What to do: Set down each line from the one containing "cad_parts[member].parent = rigid_bodies[body]" to the one containing "obj.matrix_parent_inverse = Matrix.Identity(4)", inclusive, exactly as written and with nothing further.

Data:
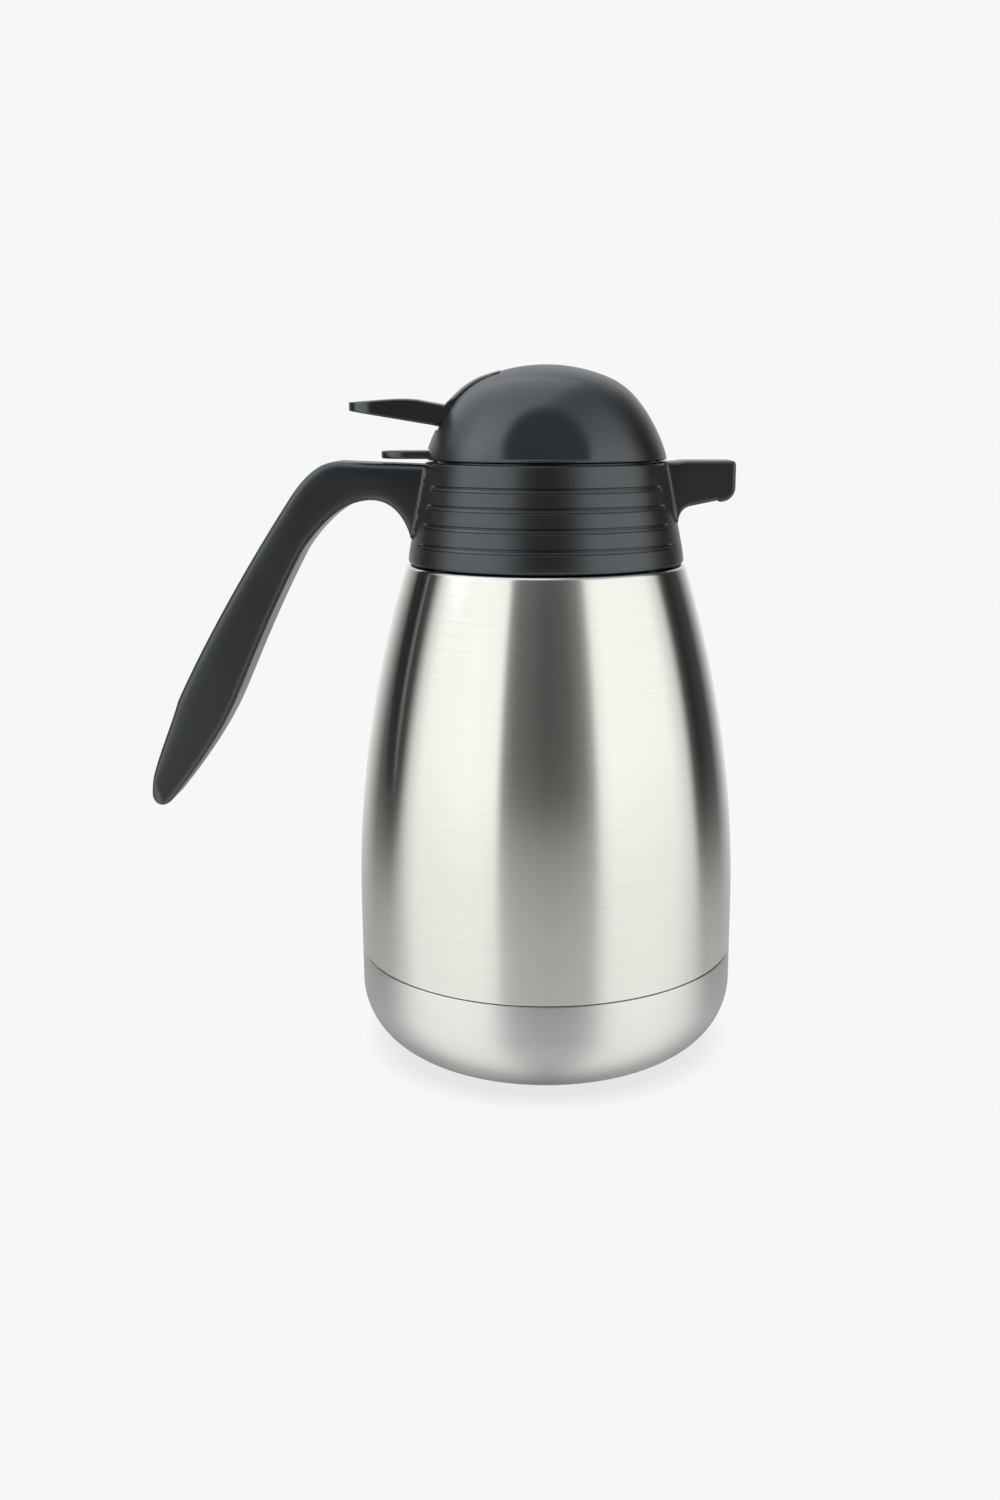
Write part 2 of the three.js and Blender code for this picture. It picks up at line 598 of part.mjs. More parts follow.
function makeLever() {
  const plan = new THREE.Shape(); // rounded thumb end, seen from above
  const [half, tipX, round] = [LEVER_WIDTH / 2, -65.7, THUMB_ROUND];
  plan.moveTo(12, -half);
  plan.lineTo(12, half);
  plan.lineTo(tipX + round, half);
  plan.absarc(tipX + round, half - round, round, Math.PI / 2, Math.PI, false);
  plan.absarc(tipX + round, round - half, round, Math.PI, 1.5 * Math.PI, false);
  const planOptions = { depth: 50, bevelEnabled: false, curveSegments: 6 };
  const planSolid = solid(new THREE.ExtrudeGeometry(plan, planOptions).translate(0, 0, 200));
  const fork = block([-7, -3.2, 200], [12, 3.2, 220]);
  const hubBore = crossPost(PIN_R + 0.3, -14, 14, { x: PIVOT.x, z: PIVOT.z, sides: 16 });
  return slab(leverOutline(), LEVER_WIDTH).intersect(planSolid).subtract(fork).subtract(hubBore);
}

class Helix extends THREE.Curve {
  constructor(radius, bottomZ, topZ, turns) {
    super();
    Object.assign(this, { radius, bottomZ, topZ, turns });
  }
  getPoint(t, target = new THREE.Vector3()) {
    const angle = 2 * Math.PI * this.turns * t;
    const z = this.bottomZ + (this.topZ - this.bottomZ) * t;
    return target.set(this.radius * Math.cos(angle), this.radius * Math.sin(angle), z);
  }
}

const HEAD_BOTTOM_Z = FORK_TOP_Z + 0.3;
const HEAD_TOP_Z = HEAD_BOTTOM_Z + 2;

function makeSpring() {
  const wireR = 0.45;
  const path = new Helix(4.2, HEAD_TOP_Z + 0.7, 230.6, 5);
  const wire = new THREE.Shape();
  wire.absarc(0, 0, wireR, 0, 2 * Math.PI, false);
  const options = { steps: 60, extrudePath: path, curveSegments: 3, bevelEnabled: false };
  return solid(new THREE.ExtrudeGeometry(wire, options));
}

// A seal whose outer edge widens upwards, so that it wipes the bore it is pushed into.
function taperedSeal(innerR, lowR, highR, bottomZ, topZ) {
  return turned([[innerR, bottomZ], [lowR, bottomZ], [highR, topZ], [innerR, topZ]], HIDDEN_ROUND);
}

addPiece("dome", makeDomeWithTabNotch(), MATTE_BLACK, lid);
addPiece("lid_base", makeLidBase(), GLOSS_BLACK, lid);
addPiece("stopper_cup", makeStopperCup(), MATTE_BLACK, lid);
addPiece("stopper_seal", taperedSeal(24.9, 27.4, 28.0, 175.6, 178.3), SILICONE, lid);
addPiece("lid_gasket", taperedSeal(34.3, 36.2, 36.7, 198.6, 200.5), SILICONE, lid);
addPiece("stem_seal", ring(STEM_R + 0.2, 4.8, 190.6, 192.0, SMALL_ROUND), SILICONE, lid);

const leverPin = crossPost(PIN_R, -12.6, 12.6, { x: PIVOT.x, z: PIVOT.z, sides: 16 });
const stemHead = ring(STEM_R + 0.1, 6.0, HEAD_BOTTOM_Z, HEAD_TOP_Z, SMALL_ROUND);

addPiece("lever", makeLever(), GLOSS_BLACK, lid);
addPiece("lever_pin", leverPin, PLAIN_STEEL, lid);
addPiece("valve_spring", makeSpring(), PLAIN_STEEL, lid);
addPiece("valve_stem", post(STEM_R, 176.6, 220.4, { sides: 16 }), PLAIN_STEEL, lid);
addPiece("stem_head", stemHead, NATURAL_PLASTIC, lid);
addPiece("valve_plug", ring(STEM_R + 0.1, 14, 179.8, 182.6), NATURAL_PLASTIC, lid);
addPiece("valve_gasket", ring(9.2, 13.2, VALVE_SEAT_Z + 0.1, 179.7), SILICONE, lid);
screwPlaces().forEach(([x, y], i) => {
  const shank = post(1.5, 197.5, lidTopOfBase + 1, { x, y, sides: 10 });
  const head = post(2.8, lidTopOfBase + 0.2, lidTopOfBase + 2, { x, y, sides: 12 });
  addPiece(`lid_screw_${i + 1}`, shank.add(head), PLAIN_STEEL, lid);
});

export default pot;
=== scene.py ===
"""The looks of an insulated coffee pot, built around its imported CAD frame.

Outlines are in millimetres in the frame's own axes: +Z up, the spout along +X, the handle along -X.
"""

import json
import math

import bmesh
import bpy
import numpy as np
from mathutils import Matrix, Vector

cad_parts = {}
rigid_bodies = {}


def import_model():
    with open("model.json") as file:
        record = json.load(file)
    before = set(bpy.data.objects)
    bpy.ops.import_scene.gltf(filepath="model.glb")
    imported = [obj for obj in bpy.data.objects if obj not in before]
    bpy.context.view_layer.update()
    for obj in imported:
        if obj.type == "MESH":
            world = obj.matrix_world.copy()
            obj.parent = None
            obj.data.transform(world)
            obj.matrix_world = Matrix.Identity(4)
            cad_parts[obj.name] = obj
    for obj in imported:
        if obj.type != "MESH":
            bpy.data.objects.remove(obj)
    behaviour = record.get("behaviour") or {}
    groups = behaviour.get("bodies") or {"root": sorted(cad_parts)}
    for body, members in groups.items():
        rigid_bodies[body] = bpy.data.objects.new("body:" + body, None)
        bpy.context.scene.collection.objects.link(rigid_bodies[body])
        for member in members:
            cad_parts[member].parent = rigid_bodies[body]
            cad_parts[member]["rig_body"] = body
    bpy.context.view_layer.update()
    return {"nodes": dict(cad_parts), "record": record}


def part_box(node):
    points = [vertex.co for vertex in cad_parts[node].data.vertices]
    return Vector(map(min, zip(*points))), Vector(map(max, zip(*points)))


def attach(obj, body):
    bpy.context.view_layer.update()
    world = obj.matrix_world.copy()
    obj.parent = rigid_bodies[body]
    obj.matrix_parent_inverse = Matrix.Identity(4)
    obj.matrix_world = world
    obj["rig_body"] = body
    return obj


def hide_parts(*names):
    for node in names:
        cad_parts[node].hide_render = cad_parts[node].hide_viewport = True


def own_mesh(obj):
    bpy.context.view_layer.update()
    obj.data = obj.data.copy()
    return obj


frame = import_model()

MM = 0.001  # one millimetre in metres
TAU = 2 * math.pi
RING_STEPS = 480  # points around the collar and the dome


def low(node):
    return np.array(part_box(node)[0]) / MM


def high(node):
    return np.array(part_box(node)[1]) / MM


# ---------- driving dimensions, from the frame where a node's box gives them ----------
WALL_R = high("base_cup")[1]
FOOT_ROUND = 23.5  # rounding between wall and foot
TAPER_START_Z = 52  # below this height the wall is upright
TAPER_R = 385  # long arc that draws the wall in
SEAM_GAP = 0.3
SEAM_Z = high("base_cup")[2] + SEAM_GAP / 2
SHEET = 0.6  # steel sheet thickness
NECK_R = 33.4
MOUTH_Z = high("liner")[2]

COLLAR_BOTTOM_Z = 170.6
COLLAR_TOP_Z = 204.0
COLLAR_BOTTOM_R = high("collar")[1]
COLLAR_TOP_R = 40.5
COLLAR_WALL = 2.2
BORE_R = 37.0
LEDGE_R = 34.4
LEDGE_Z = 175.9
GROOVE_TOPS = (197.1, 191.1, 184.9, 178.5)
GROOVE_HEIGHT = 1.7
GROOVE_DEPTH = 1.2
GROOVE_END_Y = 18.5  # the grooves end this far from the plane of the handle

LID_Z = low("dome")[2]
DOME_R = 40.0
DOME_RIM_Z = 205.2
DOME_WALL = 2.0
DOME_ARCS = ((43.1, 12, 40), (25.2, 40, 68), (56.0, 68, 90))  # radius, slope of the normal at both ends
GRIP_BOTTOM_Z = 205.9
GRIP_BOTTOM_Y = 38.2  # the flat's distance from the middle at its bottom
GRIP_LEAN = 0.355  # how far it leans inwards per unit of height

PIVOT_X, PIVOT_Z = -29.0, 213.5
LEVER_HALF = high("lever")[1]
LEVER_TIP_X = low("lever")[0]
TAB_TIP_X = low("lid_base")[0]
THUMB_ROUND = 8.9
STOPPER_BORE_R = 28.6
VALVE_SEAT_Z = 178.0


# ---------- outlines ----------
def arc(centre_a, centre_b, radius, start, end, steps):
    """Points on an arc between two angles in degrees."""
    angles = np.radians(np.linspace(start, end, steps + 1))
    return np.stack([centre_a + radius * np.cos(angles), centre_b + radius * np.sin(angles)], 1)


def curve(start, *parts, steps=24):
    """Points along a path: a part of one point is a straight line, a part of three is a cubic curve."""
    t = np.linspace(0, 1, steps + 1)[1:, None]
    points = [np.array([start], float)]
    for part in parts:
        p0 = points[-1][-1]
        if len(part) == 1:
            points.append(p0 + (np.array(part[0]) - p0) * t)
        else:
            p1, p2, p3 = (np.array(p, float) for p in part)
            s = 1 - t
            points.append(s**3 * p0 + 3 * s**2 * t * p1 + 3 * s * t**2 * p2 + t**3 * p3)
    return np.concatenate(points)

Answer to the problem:
            cad_parts[member].parent = rigid_bodies[body]
            cad_parts[member]["rig_body"] = body
    bpy.context.view_layer.update()
    return {"nodes": dict(cad_parts), "record": record}


def part_box(node):
    points = [vertex.co for vertex in cad_parts[node].data.vertices]
    return Vector(map(min, zip(*points))), Vector(map(max, zip(*points)))


def attach(obj, body):
    bpy.context.view_layer.update()
    world = obj.matrix_world.copy()
    obj.parent = rigid_bodies[body]
    obj.matrix_parent_inverse = Matrix.Identity(4)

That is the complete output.